> REQUIREMENT
Everything from the first line down to the line containing "FOOT_BOTTOM_RADIUS = 0.0090" should be reproduced exactly; please include nothing else.

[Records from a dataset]
□ □ □

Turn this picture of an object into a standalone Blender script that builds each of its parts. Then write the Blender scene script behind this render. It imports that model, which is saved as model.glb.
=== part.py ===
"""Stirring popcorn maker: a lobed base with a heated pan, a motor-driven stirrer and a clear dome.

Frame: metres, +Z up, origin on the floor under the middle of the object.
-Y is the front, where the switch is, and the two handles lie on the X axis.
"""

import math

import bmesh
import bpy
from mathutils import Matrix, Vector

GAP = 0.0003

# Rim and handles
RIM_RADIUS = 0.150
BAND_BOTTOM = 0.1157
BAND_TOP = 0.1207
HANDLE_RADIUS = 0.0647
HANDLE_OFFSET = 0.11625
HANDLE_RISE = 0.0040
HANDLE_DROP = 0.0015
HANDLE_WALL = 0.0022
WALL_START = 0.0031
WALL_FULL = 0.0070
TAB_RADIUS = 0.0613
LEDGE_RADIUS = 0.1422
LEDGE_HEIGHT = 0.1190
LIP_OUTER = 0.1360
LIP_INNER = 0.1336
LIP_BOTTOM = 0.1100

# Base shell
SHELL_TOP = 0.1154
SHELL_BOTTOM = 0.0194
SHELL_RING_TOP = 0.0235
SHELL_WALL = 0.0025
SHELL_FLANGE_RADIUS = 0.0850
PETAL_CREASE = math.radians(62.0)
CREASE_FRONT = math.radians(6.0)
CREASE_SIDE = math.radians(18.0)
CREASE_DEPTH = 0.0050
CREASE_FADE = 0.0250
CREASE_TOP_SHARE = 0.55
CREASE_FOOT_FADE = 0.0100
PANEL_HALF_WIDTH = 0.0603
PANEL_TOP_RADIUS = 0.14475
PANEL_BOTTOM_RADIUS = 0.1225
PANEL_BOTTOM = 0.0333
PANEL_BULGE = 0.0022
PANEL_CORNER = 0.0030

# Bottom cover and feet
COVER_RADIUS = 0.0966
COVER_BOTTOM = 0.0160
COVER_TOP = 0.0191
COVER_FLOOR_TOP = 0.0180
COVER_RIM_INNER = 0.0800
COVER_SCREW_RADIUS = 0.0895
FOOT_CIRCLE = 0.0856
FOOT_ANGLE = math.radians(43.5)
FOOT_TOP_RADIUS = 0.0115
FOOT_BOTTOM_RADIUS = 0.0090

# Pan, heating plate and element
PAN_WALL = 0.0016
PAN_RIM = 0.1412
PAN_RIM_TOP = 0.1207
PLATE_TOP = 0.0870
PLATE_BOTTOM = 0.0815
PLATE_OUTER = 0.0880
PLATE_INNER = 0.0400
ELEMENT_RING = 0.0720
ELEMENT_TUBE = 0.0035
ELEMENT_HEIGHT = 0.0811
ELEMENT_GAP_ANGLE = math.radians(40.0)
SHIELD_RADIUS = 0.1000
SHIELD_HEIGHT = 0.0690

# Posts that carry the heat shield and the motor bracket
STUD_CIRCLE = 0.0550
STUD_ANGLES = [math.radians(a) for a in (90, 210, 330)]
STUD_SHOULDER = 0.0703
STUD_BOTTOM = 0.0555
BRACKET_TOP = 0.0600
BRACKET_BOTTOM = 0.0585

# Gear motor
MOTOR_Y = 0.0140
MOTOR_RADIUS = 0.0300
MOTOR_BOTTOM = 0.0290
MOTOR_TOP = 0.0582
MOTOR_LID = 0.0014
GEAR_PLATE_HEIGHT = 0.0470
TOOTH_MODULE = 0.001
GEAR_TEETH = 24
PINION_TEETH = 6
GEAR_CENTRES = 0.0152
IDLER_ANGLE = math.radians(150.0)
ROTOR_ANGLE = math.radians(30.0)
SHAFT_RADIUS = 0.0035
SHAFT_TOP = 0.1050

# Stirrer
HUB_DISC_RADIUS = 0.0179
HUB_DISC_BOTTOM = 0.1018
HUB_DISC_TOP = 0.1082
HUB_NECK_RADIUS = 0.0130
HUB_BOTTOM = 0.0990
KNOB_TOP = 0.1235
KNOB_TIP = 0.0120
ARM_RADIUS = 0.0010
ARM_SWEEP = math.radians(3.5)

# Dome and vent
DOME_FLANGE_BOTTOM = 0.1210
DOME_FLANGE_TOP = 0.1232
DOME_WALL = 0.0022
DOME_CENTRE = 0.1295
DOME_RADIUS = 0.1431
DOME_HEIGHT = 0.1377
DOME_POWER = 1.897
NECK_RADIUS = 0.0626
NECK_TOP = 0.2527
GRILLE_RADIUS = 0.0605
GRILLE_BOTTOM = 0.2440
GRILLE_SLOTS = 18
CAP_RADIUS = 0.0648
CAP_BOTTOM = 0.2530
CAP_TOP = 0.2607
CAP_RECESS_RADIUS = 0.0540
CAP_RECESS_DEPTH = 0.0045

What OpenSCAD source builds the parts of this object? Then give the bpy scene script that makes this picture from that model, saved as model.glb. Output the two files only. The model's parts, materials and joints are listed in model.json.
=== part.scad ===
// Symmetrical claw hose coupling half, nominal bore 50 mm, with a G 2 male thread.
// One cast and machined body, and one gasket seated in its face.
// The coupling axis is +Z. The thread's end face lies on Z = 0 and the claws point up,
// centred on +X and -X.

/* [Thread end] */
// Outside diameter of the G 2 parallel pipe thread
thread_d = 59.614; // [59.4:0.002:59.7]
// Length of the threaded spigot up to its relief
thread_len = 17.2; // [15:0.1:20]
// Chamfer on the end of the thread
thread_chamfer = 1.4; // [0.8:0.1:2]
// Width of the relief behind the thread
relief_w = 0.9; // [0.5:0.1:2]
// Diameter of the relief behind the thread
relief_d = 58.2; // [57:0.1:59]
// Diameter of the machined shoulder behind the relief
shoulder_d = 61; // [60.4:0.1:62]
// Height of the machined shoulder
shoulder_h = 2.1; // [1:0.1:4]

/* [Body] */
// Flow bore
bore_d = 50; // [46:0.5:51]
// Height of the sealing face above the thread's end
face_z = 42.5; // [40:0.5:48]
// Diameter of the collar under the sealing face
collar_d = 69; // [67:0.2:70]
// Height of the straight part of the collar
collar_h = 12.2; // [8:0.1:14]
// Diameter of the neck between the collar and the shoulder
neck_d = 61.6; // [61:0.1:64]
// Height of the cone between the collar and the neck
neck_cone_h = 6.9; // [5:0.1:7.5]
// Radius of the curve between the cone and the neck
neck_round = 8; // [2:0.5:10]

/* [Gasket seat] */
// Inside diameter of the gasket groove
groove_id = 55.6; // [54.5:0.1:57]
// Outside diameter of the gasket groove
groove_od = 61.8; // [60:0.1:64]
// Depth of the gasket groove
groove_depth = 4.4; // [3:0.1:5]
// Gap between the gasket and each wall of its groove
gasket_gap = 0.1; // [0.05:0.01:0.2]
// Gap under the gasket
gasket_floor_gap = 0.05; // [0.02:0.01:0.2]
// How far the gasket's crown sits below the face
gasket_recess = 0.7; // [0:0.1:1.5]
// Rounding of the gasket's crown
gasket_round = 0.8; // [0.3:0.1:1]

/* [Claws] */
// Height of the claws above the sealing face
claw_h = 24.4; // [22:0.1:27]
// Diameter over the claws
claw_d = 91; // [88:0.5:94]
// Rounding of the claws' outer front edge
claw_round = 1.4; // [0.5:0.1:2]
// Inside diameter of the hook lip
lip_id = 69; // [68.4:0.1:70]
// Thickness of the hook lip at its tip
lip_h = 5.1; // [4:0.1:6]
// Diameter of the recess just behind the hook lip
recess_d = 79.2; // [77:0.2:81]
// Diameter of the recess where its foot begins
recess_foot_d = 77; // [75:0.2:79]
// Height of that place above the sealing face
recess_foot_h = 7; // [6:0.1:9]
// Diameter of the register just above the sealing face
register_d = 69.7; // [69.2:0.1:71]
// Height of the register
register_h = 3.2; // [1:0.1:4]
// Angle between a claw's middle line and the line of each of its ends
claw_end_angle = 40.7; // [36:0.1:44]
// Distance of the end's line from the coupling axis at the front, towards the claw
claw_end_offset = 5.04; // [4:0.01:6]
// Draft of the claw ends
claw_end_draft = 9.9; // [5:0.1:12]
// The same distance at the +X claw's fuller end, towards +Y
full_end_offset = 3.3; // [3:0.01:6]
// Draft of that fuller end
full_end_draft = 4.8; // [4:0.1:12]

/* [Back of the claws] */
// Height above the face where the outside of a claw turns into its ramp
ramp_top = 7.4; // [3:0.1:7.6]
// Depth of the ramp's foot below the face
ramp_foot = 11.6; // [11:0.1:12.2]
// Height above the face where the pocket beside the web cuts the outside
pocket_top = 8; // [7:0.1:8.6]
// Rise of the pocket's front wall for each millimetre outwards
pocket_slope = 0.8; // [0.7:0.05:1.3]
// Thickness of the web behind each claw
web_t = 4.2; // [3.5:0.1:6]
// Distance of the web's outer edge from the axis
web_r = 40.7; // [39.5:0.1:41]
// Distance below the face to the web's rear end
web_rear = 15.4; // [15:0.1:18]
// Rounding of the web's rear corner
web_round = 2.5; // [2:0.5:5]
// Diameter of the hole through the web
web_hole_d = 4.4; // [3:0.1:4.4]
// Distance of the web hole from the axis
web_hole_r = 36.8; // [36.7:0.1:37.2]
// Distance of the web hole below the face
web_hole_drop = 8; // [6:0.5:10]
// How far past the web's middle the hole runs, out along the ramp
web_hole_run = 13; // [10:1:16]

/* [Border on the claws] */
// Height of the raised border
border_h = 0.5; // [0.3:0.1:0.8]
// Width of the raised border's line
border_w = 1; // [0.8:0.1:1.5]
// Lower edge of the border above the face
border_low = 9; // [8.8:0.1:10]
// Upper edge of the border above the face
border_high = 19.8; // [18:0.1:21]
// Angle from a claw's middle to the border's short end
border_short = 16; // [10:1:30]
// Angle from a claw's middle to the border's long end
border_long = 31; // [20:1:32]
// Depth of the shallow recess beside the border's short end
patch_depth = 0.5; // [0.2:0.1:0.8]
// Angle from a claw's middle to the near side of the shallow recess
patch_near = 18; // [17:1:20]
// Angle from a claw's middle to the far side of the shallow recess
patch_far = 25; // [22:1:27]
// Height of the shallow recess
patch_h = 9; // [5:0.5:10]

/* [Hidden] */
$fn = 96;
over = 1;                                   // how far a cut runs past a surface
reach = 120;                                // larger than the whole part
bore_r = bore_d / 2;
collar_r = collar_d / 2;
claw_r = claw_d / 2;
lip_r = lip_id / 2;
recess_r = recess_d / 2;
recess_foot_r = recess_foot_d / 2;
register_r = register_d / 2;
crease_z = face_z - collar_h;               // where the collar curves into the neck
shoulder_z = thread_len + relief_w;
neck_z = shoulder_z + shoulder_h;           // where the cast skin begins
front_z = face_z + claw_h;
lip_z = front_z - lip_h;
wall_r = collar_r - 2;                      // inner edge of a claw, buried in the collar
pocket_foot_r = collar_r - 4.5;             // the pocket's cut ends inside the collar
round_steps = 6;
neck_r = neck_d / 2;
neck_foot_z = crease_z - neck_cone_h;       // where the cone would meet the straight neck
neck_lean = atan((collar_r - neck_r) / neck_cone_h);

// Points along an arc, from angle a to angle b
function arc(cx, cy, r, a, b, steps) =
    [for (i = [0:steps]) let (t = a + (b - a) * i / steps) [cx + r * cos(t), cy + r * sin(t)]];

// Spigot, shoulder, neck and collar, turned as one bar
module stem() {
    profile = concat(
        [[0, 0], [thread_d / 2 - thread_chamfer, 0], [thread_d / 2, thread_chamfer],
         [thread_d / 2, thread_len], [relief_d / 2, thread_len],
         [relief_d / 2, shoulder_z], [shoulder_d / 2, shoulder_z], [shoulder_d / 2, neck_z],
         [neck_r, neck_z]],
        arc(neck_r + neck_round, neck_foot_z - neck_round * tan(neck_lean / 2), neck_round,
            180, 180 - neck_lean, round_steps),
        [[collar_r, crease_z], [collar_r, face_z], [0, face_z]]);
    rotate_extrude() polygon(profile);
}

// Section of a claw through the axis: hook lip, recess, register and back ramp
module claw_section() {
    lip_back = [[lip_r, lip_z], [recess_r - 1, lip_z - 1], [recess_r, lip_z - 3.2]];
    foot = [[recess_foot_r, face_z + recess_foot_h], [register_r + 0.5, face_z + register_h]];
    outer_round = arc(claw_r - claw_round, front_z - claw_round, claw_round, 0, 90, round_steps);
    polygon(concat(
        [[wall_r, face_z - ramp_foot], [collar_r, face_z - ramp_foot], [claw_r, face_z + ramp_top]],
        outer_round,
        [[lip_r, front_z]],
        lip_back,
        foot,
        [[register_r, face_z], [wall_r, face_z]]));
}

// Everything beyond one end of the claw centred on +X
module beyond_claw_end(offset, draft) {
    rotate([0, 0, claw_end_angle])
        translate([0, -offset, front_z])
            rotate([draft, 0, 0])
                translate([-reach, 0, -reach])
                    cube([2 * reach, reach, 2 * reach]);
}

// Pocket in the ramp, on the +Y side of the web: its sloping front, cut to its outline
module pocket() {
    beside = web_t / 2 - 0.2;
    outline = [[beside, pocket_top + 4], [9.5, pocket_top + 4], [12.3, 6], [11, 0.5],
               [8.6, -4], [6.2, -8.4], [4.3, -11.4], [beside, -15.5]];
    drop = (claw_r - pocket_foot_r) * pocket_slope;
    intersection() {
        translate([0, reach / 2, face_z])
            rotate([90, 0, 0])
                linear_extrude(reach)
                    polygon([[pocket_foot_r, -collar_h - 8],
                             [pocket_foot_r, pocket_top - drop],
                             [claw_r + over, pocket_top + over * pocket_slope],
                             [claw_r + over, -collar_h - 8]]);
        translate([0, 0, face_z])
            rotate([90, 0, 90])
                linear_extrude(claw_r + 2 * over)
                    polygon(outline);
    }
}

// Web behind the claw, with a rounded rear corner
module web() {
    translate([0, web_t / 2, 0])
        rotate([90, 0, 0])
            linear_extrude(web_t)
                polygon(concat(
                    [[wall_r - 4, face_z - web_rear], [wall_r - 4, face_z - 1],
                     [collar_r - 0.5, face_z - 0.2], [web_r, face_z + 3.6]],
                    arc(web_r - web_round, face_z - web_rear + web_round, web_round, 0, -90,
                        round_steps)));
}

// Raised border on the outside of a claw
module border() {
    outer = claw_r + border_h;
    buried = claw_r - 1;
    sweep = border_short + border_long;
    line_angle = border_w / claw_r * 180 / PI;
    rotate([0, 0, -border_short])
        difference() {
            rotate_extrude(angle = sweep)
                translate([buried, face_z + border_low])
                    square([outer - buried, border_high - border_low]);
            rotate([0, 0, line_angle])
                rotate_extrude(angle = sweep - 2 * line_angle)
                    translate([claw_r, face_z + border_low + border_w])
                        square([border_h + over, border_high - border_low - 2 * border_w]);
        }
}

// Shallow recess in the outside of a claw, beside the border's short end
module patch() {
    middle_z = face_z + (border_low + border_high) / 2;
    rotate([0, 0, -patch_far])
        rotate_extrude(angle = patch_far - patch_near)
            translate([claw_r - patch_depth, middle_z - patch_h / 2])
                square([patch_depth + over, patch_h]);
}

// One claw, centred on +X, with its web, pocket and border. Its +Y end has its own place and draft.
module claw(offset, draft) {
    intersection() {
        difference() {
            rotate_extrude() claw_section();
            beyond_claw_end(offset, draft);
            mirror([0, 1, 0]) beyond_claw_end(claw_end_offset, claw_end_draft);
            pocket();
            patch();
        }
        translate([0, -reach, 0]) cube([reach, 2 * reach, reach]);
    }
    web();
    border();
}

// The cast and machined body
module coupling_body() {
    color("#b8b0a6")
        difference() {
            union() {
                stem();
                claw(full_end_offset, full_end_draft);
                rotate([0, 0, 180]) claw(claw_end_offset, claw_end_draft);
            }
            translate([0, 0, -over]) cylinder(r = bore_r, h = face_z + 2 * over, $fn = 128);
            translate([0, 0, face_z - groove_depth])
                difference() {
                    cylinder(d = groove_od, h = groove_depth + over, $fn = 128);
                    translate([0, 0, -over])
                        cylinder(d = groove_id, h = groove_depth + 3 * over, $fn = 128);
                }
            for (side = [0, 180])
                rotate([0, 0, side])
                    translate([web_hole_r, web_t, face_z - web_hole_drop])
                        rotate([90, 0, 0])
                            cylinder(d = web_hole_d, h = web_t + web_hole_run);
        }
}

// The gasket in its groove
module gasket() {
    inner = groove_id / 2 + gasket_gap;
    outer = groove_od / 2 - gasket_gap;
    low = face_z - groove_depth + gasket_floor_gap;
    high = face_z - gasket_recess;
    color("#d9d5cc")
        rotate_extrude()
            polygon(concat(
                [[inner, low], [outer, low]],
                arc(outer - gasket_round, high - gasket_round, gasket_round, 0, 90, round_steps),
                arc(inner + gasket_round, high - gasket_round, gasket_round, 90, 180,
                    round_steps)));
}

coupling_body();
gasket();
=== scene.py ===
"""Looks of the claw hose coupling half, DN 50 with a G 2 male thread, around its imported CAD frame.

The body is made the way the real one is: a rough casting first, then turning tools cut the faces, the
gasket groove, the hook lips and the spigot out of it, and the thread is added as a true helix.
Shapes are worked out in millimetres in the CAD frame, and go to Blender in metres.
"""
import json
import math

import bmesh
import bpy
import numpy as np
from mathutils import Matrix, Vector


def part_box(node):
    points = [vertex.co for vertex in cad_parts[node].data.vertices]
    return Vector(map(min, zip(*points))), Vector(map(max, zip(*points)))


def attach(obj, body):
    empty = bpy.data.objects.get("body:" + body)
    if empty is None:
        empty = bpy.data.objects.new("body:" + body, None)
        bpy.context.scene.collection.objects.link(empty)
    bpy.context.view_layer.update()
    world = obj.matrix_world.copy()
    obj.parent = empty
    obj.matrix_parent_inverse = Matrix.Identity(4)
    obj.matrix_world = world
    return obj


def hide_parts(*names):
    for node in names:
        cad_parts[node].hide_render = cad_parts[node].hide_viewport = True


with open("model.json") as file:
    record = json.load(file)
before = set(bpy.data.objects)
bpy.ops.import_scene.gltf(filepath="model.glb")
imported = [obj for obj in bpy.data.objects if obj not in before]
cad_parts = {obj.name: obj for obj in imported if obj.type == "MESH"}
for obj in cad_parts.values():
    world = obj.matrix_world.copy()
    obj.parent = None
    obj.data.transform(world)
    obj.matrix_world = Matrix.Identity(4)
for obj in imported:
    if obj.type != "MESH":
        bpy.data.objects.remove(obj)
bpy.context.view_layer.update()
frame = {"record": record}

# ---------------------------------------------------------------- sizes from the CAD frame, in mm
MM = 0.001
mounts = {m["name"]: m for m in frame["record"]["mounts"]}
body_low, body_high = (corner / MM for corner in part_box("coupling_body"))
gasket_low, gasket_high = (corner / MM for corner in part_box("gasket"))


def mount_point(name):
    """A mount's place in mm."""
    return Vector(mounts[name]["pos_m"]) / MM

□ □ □

> OUTPUT FOR THIS TASK
Turn this picture of an object into a standalone Blender script that builds each of its parts. Then write the Blender scene script behind this render. It imports that model, which is saved as model.glb.
=== part.py ===
"""Stirring popcorn maker: a lobed base with a heated pan, a motor-driven stirrer and a clear dome.

Frame: metres, +Z up, origin on the floor under the middle of the object.
-Y is the front, where the switch is, and the two handles lie on the X axis.
"""

import math

import bmesh
import bpy
from mathutils import Matrix, Vector

GAP = 0.0003

# Rim and handles
RIM_RADIUS = 0.150
BAND_BOTTOM = 0.1157
BAND_TOP = 0.1207
HANDLE_RADIUS = 0.0647
HANDLE_OFFSET = 0.11625
HANDLE_RISE = 0.0040
HANDLE_DROP = 0.0015
HANDLE_WALL = 0.0022
WALL_START = 0.0031
WALL_FULL = 0.0070
TAB_RADIUS = 0.0613
LEDGE_RADIUS = 0.1422
LEDGE_HEIGHT = 0.1190
LIP_OUTER = 0.1360
LIP_INNER = 0.1336
LIP_BOTTOM = 0.1100

# Base shell
SHELL_TOP = 0.1154
SHELL_BOTTOM = 0.0194
SHELL_RING_TOP = 0.0235
SHELL_WALL = 0.0025
SHELL_FLANGE_RADIUS = 0.0850
PETAL_CREASE = math.radians(62.0)
CREASE_FRONT = math.radians(6.0)
CREASE_SIDE = math.radians(18.0)
CREASE_DEPTH = 0.0050
CREASE_FADE = 0.0250
CREASE_TOP_SHARE = 0.55
CREASE_FOOT_FADE = 0.0100
PANEL_HALF_WIDTH = 0.0603
PANEL_TOP_RADIUS = 0.14475
PANEL_BOTTOM_RADIUS = 0.1225
PANEL_BOTTOM = 0.0333
PANEL_BULGE = 0.0022
PANEL_CORNER = 0.0030

# Bottom cover and feet
COVER_RADIUS = 0.0966
COVER_BOTTOM = 0.0160
COVER_TOP = 0.0191
COVER_FLOOR_TOP = 0.0180
COVER_RIM_INNER = 0.0800
COVER_SCREW_RADIUS = 0.0895
FOOT_CIRCLE = 0.0856
FOOT_ANGLE = math.radians(43.5)
FOOT_TOP_RADIUS = 0.0115
FOOT_BOTTOM_RADIUS = 0.0090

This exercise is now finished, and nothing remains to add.